Somewhere around the Virginia-West Virginia state line, the periodic buzzes and pings of smartphones stopped. "Zero [service]. Searching," said National Public Radio photographer John Poole. Almost every radio station disappeared, too, except for Allegheny Mountain Radio, which broadcasts at a low enough frequency to avoid being banned. The inconsistent connectivity is because the county sits within a zone designed to protect a sophisticated radio telescope at the National Radio Astronomy Observatory from interference. The energy of Wi-Fi or cell signals can confuse or interfere with the telescope's readings — and it can trip the receivers at the government's nearby Sugar Grove research facility, which is also in the zone. "Because we're looking at these very, very faint signals, we need to live in a very, very quiet area.

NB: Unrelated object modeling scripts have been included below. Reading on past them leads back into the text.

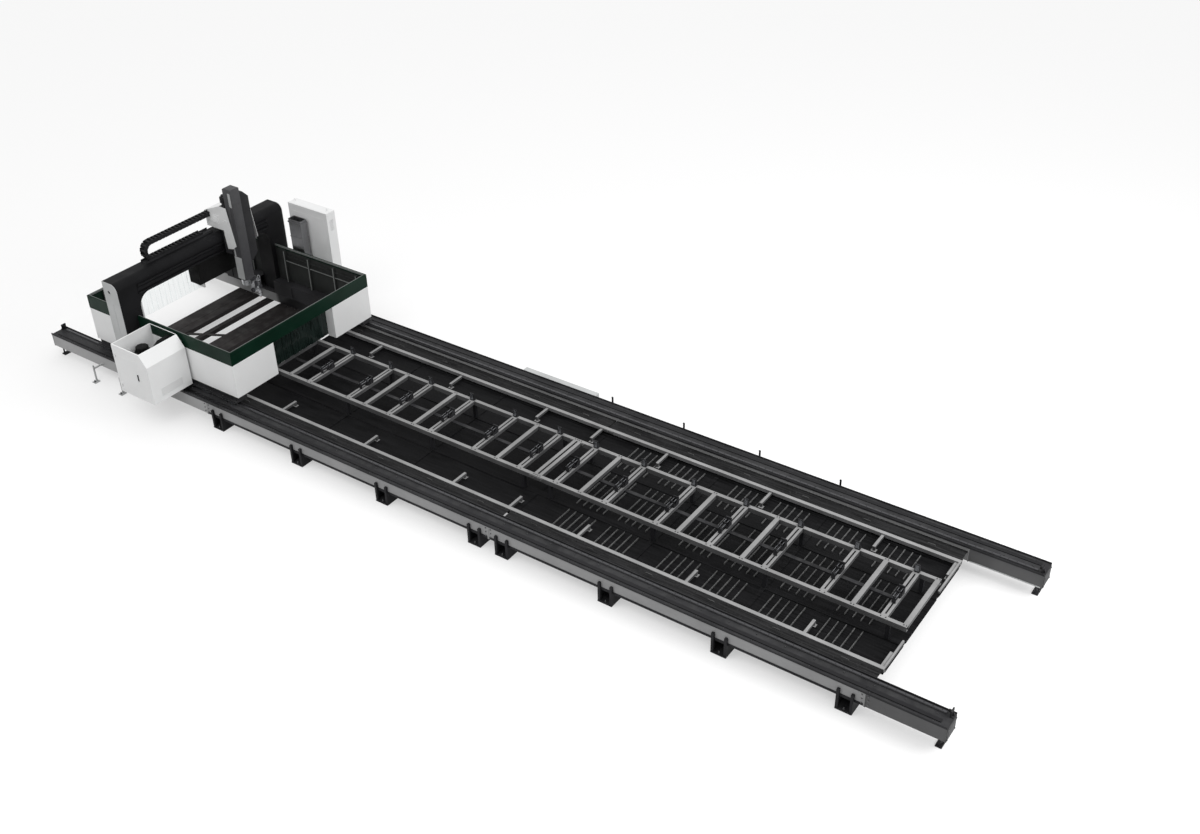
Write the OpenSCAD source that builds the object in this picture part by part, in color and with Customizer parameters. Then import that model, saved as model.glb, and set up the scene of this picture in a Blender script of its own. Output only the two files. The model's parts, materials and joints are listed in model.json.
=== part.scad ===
// Gantry cutting line for structural beams: two floor rails, a clamping bed between them and
// an open-topped gantry hood that carries a cross slide, a vertical ram and a tilting head.
// Millimetres. X runs along the rails, Y across them, Z up from the floor. The origin lies on
// the floor, midway along the rails and midway between them.

/* [Rails] */
// Length of the rails behind the bed, where the gantry parks
park_length = 4075; // [4050:5:4200]
// Length of the rails past the bed's front end
extension_length = 1075; // [1050:5:1300]
// Distance between the centres of the two rails
rail_gauge = 3357; // [3340:1:3420]
// Width of a rail's box girder
girder_width = 285; // [270:5:300]
// Height of a rail's box girder
girder_height = 225; // [200:5:250]
// Sheet thickness of the box girder
girder_wall = 10; // [6:1:16]
// Height of the girder's underside over the floor
girder_ground = 205; // [190:5:230]
// Thickness of the flange plates where two girders meet
flange_thickness = 12; // [8:1:20]
// How far a flange plate stands out past the girder's side
flange_lip = 6; // [2:1:8]
// How far the dark cap reaches past the girder's side
cap_overhang = 11; // [10:1:14]
// Thickness of the cap's floor
cap_thickness = 10; // [6:1:16]
// Width of the cap's raised lips
lip_width = 10; // [6:1:12]
// Width of the linear guide
guide_width = 34; // [30:1:40]
// Height of the linear guide, and of the cap's lips
guide_height = 26; // [22:1:32]
// Distance of the guide from the rail's centre, towards the bed
guide_offset = 93.5; // [88:0.5:96]
// Width of the drive track on the cap
track_width = 60; // [40:5:80]
// Distance of the drive track from the rail's centre, away from the bed
track_offset = 60; // [40:5:80]
// Thickness of the drive track
track_thickness = 12; // [8:1:14]
// Distance of the guides' and tracks' ends from the rails' ends
guide_inset = 110; // [100:5:130]
// Height of the end stops over the cap's floor
stop_rise = 105; // [95:1:120]
// Height of the bumpers' middle over the cap's floor
bumper_rise = 70; // [64:1:76]

/* [Rail feet] */
// Width over a foot's two posts, along the rail
foot_width = 240; // [220:5:250]
// Reach of a foot plate past the rail's centre, away from the bed
foot_reach = 190; // [186:1:210]
// Thickness of the foot plates
foot_plate = 20; // [12:1:24]
// Thickness of the feet's webs and top plates
fin_thickness = 12; // [8:1:16]
// Size of the square posts beside the girder
foot_post = 40; // [30:1:42]
// Height of the posts' tops over the floor
foot_post_top = 338; // [320:1:380]
// Distance of the outermost feet from their module's ends
foot_end = 255; // [240:5:280]
// Radius of the anchor holes in the feet
anchor_radius = 9; // [7:0.5:11]
// Distance of the anchor holes from the rail's centre
anchor_offset = 160; // [156:0.5:164]
// Distance of the first slim foot from the rails' back end
slim_first = 1365; // [1340:5:1400]
// Distance between the two slim feet
slim_step = 710; // [690:5:740]
// Distance of the slim feet's rods from the rail's centre
slim_offset = 338; // [337:1:345]
// Thickness of the slim feet's rods
slim_rod = 24; // [18:1:30]
// Height of the slim feet's rods
slim_height = 330; // [300:5:360]
// Distance of the end stands from the rails' ends
stand_inset = 95; // [80:5:110]
// Radius of the anchor holes in the end stands
stand_hole_radius = 9; // [7:0.5:12]

/* [Cross ties] */
// Distance of the rear tie from the rails' back end
tie_rear_place = 1215; // [1200:5:1225]
// Width of the rear tie
tie_rear_width = 470; // [450:5:500]
// Distance of the narrow tie from the rails' back end
tie_narrow_place = 1955; // [1940:5:1970]
// Width of the narrow tie
tie_narrow_width = 100; // [80:5:120]
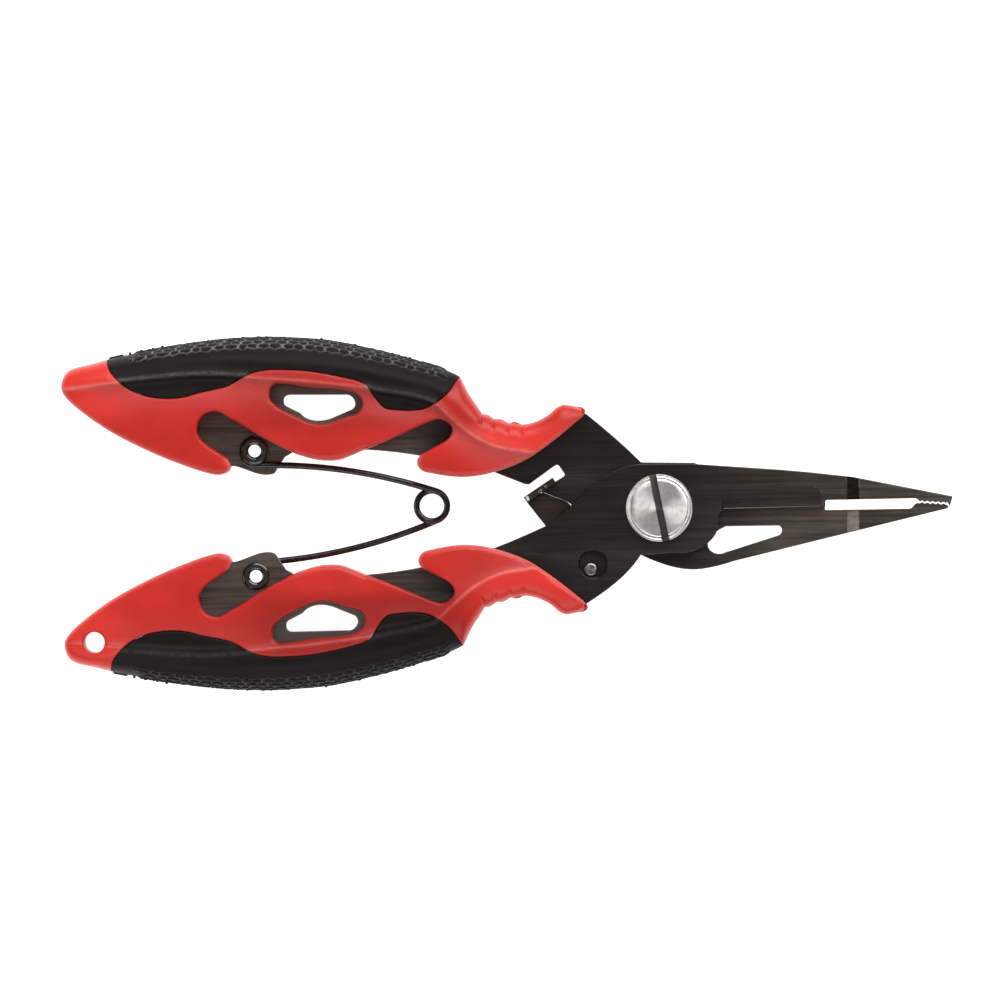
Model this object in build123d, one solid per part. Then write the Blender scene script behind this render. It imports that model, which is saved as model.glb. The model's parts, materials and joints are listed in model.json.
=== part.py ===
from build123d import *
import math
import os

# Fishing pliers, closed and locked, lying on the flat back of their handles. Millimetres.
# The outlines are drawn about the pivot: +X to the jaw tips, +Y to the upper handle, +Z out of the front.
# place() then moves each piece so that the origin is under the middle of the whole object.

# Steel plates: the front arm is the lower handle and upper jaw, the back arm the upper handle and lower jaw
PLATE = 2.2
PLATE_GAP = 0.05
JOGGLE_START = 26.05
JOGGLE_END = 27.85
JOGGLE = (PLATE + PLATE_GAP) / 2

# Handles
HANDLE_THICK = 10.0
LANYARD_AT = (-79.8, -17.8)
LANYARD_R = 1.5

# Jaw tips
TOOTH_HALF_DEPTH = 0.1
TOOTH_COUNT = 5
TOOTH_ROOT = (36.35, 0.43)
TOOTH_TIP = (40.1, 0.16)
TOOTH_GAP = 0.24

# The cutter's ground face, which slopes down to the upper blade's edge
GRIND_TOP = 2.9
GRIND_TILT = 6.0

# Pivot
PIVOT_AT = (-0.3, 0.05)
SHANK_R = 2.5
HEAD_R = 4.75
HEAD_FACE_R = 4.1
HEAD_HIGH = 1.3
HEAD_BEVEL_DROP = 0.45
SLOT_WIDE = 1.0
SLOT_DEEP = 0.7
SLOT_TILT = 101
WASHER_R = 4.4
WASHER_THICK = 0.4
NUT_FLATS = 7.0
NUT_THICK = 1.8

# Lock
RIVET_AT = (-10.0, -8.45)
RIVET_R = 0.75
RIVET_DOME_R = 0.95
RIVET_DOME_HIGH = 0.4
RIVET_DOME_ROUND = 0.3
RIVET_BACK_R = 1.5
RIVET_BACK_HIGH = 0.55
RECESS_AT = (-9.65, -7.7)
RECESS_R = 2.0
RECESS_DEEP = 0.7
LEVER_THICK = 1.0
LEVER_HUB_R = 2.4
LOCK_WASHER_R = 1.9
TAB_START = (-19.3, 1.8)
TAB_END = (-15.2, 4.5)
TAB_THICK = 1.0
TAB_LIFT = 0.05
TAB_TOP = 2.2
TAB_CLEAR_OF_TOOTH = 2.35
TAB_SERRATIONS = 8
SERRATION_R = 0.15

# Return spring
WIRE_R = 0.45
COIL_AT = (-32.2, 0.75)
COIL_R = 2.15
SPRING_Z = 0.63
LEG_BOW_R = 75.0
LOOP_R = 1.9
LOOP_TURN = 165
COIL_HALF_TURN = 245
LOOP_OFFSET = (0.20, -0.13)

# Eyelets
EYELET_AT = (-57.0, 8.8)
LOWER_EYELET_AT = (EYELET_AT[0], -EYELET_AT[1])
EYELET_BORE_R = 0.88
EYELET_BARREL_R = 1.0
EYELET_FLANGE_R = 1.95
EYELET_FLANGE_THICK = 0.35
EYELET_PLAY = 0.08

# The origin's place: under the middle of the overall length, on the plane of the handles' backs
TAIL_X = -84.1
TIP_X = 41.0
MOVE_X = -(TAIL_X + TIP_X) / 2
MOVE_Z = HANDLE_THICK / 2

# Heights of the two plates' undersides, and fits: between fixed pieces, and round what turns
FRONT_Z = PLATE_GAP / 2
BACK_Z = -PLATE_GAP / 2 - PLATE
HAIR = 0.02
RUNNING = 0.05

# Cutters reach this far either side of the plates, or of the whole object
DEEP = 9.0
FAR = 100.0


def outline(start, *runs):
    """A closed face. Each run is ("line" or "curve", then its points) and goes on from the one before."""
    edges = []
    here = start
    for kind, *points in runs:
        if kind == "curve":
            edges.append(Spline([here] + points))
        else:
            edges.append(Polyline([here] + points))
        here = points[-1]
    if math.dist(here, start) > 1e-6:
        edges.append(Line(here, start))
    return make_face(Curve() + edges)


def mirrored(face):
    """The same face for the lower handle."""
    return mirror(face, about=Plane.XZ)


def slab(face, low, high):
    """A face made into a plate between two heights."""
    return Pos(0, 0, low) * extrude(face, amount=high - low, dir=(0, 0, 1))


def disc(centre, radius, low, high):
    """A round slab."""
    return Pos(centre[0], centre[1], (low + high) / 2) * Cylinder(radius, high - low)


def tooth_line(shift):
    """The zigzag where the two jaw tips mesh, from the tip back to the root, raised by shift."""
    points = []
    steps = 2 * TOOTH_COUNT
    for step in range(steps + 1):
        along = step / steps
        x = TOOTH_TIP[0] + along * (TOOTH_ROOT[0] - TOOTH_TIP[0])
        y = TOOTH_TIP[1] + along * (TOOTH_ROOT[1] - TOOTH_TIP[1])
        zig = TOOTH_HALF_DEPTH if step % 2 else -TOOTH_HALF_DEPTH
        points.append((x, y + zig + shift))
    return points


# Handle outlines, drawn for the upper handle ---------------------------------------------------------

def handle_face():
    """The silhouette of the plastic and rubber handle."""
    return outline(
        (-84.05, 18.2),
        ("curve", (-82.8, 16.0), (-77.9, 12.2), (-70.0, 8.2), (-65.0, 6.25), (-62.0, 5.55)),
        ("curve", (-60.5, 6.4), (-61.7, 8.3)),
        ("curve", (-64.3, 10.4), (-64.9, 12.6), (-62.6, 14.4), (-60.3, 13.4)),
        ("line", (-50.9, 8.15)),
        ("curve", (-48.6, 7.5), (-45.1, 7.45), (-41.7, 8.7)),
        ("line", (-32.0, 12.7)),
        ("curve", (-30.2, 12.7), (-29.4, 10.8), (-33.7, 7.9)),
        ("curve", (-34.0, 6.2), (-32.0, 5.3), (-27.7, 4.75), (-23.4, 5.4), (-18.3, 7.4), (-10.9, 13.0)),
        ("curve", (-10.5, 13.9), (-11.6, 14.65), (-13.7, 14.75)),
        ("curve", (-15.7, 13.2), (-19.1, 12.0)),
        ("curve", (-21.2, 12.3), (-25.1, 13.7)),
        ("curve", (-25.9, 15.2), (-27.4, 17.4), (-28.0, 18.9)),
        ("curve", (-33.7, 21.0), (-46.3, 24.05), (-55.0, 24.7), (-63.0, 24.35), (-72.0, 23.1), (-77.5, 21.9)),
        ("line", (-82.0, 20.8)),
        ("curve", (-83.6, 19.8), (-84.05, 18.2)),
    )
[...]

In the same way where if you had an optical telescope, it needs to be high on the mountain away from other light," Karen O'Neill, who oversees the site, says. So a federal quiet zone law and an accompanying state law — the West Virginia Radio Astronomy Zoning Act — combine to keep the area very radio quiet. No interference is allowed. "We still have communications. I mean, it's just ... older. Dial-up telephones. We still have phone booths," says Chuck Niday, an engineer for the National Radio Astronomy Observatory and a volunteer at Allegheny Mountain Radio.

Emergency communications are allowed in the zone, as is ham radio, a hobby among a set of West Virginians who chitchat or coordinate plans over their ham radios as they would their cellphones — if they had cellphones.